The series features Vikram Chatterjee, Rupsha Chatterjee, Jayati Bhatia, Rajat Ganguly, Debesh Roychowdhury, Sujan Mukherjee, Subhashish Mukherjee, Bhaskar Banerjee in the lead roles. On 22 June hoichoi released an animated shot that looks back at the story's history.

== Cast ==
- Vikram Chatterjee as Alap
- Rupsa Chatterjee as Shruti
- Jayati Bhatia as Madhubanti Mishra
  - Anuradha Mukherjee as young Madhubanti Mishra
- Rajat Ganguly as Kedar Mishra
- Debesh Roychowdhury as Bahadur Hussain
- Neel Mukherjee as Lalit Sen
  - Suhotro Mukherjee as young Lalit Sen
- Subhashish Mukherjee as Ramnidhi Gosain
  - Saunak Samanta as young Ramnidhi Gosain
- Bhaskar Banerjee as Hemanta Ganguly
  - Satyam Bhattacharya as young Hemanta Ganguly
- Debshankar Haldar as Ranjan Ghosh
  - Gautam Siddhartha Ghosh as young Ranjan Ghosh
- Pushpita Mukherjee as Rohini / Raunak Bai
  - Angana Roy as young Rohini / young Raunak Bai
- Sourav Saha as the assistant of Ramnidhi Gosain
- Kalyan Chatterjee as the beggar
- Surajit Bandopadhyay as Sunil Mitra
- Pradip Dhar as the grandson of the beggar
- Pradip Bhattacharya as Madhubanti Mishra's house servant
- Soumyadip Banerjee
- Rupam as Chotu
- Soumitra Banerjee
- Goutam Saha
- Anirban Paria
- Jagannath Chakraborty

== Episodes ==

| Series | Episodes |  | Originally released |  |
| First released | Last released |
| 1 | 10 |  | 26 June 2020 | 3 July 2020 |
| 2 | 9 |  | 13 November 2020 | 13 November 2020 |

==Season 1 (2020)==
The series started streaming on 26 June 2020 on Bengali OTT platform Hoichoi with five episodes. On 3 July 2020 hoichoi released all the remaining episodes.
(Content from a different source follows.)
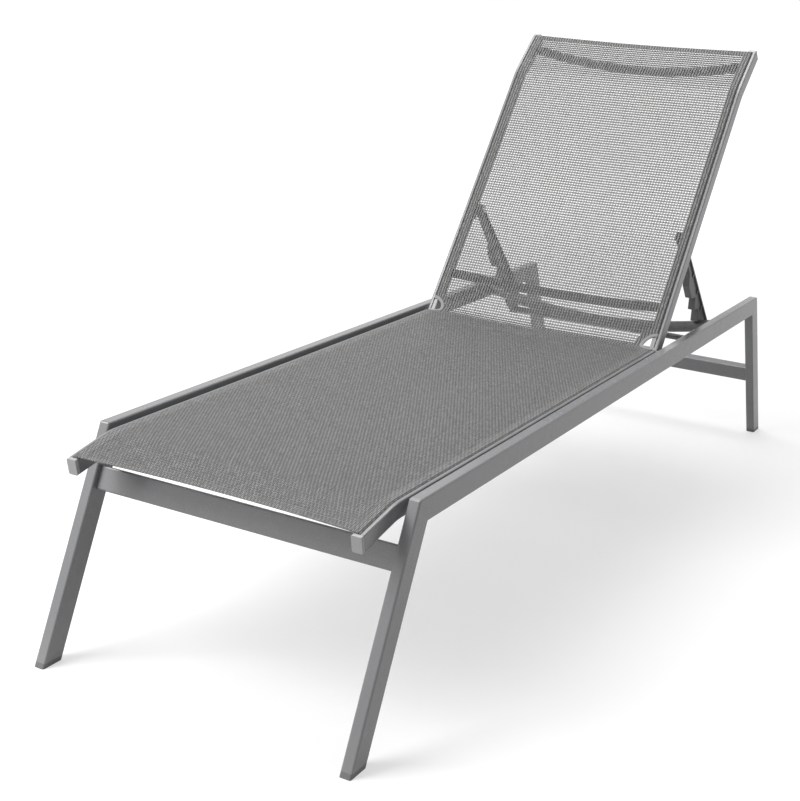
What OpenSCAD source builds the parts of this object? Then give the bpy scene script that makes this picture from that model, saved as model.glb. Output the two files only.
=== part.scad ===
// Reclining sun lounger. Two side frames of rectangular tube carry a sling seat on slim slotted rails and a
// sling backrest that two toothed arms hold up on a bowed cross tube.
// Millimetres. X runs across, +Y to the head end, Z up. The origin is on the floor, below the middle.

/* [Overall] */
// Width over the two side frames
overall_w = 600; // [560:10:700]
// Length on the floor over the feet
overall_l = 2000; // [1900:10:2100]
// Height of the top of the side rails
frame_h = 375; // [340:5:420]
// Lean of the legs from upright, in degrees
leg_splay = 24; // [16:1:28]

/* [Frame tube] */
// Tall side of the rectangular frame tube
tube_h = 40; // [36:1:46]
// Narrow side of the rectangular frame tube
tube_w = 20; // [18:1:26]
// Wall of the rectangular frame tube
tube_wall = 1.5; // [1.2:0.1:2.5]
// Radius of the tube's long edges
tube_edge = 3; // [2.6:0.1:4]
// Radius of the outer corner between rail and leg
knee_r = 5; // [3:0.5:6]
// Height of the centre of the brace between the front legs
front_brace_z = 285; // [230:5:300]
// Height of the centre of the brace between the rear legs
rear_brace_z = 167; // [120:5:250]

/* [Sling rails] */
// Width of a sling rail
rail_w = 18; // [16:0.5:22]
// Height of a sling rail
rail_h = 28; // [26:0.5:32]
// Gap between a sling rail and the side rail
rail_gap = 10; // [8:0.5:16]
// Wall of a sling rail
rail_wall = 2; // [1.6:0.1:2.4]
// Bend of the sling rails at their outer ends, in degrees
droop = 12; // [6:1:18]
// Radius of that bend at the middle of the rail
bend_r = 120; // [80:5:200]
// Diameter of the groove that holds the cloth rod
groove_d = 6.4; // [6:0.1:7]
// Width of the slot above the groove
slot_w = 2.6; // [2.2:0.1:3]
// From the outer face of a sling rail to the middle of the slot
slot_inset = 7.5; // [7:0.1:8.5]

/* [Seat] */
// From the foot end of the lounger to the bend of the seat rails
seat_bend_in = 154; // [140:2:200]
// Length of the drooping end of a seat rail, with its cap
seat_tail = 100; // [70:2:130]
// From the seat's bowed cross tube to the middle of the lounger
seat_tube_y = 280; // [260:5:290]
// Sag of that cross tube
seat_bow = 40; // [25:1:60]

/* [Backrest] */
// From the middle of the lounger to the hinge, toward the head end
hinge_y = 234; // [220:2:250]
// Angle of the backrest above the seat, in degrees
recline = 53.7; // [50:0.1:56]
// From the hinge to the bend of the backrest rails
back_straight = 634; // [600:2:660]
// Length of the bent end of a backrest rail, with its cap
back_tail = 118; // [100:2:140]
// From the hinge to the lower cross tube
low_tube_t = 107; // [90:1:130]
// Bow of the lower cross tube
low_bow = 23; // [15:1:35]
// From the bend to the upper cross tube
top_tube_t = 80; // [60:1:90]
// Bow of the upper cross tube
top_bow = 39; // [25:1:50]
// Diameter of the seat and backrest cross tubes
cross_d = 20; // [16:1:22]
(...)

| No. | Title | Directed by | Original release date |
|---|---|---|---|
| 1 | "Swaralipi" | Soumik Chattopadhyay | 26 June 2020 |
| 2 | "Jog-Sutra" | Soumik Chattopadhyay | 26 June 2020 |
| 3 | "Pancham Baad" | Soumik Chattopadhyay | 26 June 2020 |
| 4 | "Tunabha Nali" | Soumik Chattopadhyay | 26 June 2020 |
| 5 | "Hangsadhwani" | Soumik Chattopadhyay | 26 June 2020 |
| 6 | "Prashanna Biswas" | Soumik Chattopadhyay | 3 July 2020 |
| 7 | "Masitkhani Gat" | Soumik Chattopadhyay | 3 July 2020 |
| 8 | "Nawabi Khanjar" | Soumik Chattopadhyay | 3 July 2020 |
| 9 | "Snori Miyar Santan" | Soumik Chattopadhyay | 3 July 2020 |
| 10 | "Bangshporichay" | Soumik Chattopadhyay | 3 July 2020 |

==Season 2 (2020)==

| No. | Title | Directed by | Original release date |
|---|---|---|---|
| 1 | "Shri'r Putro" | Soumik Chattopadhyay | 13 November 2020 |
| 2 | "Umrababi" | Soumik Chattopadhyay | 13 November 2020 |
| 3 | "Rai Dhairyang" | Soumik Chattopadhyay | 13 November 2020 |
| 4 | "Bilash Khan" | Soumik Chattopadhyay | 13 November 2020 |
| 5 | "Jogyotomo Shishya" | Soumik Chattopadhyay | 13 November 2020 |
| 6 | "Abarohon" | Soumik Chattopadhyay | 13 November 2020 |
| 7 | "Raag Deepak" | Soumik Chattopadhyay | 13 November 2020 |
| 8 | "Arohon" | Soumik Chattopadhyay | 13 November 2020 |
| 9 | "Miyan Ki Malhar" | Soumik Chattopadhyay | 13 November 2020 |

==OST==

The original soundtrack is composed by Joy Sarkar with lyrics by Srijato. The OST "Chhonnochhara Mon" has been sung by Somlata Acharyya Chowdhury, Jimut Roy, Soham Chakrabarty.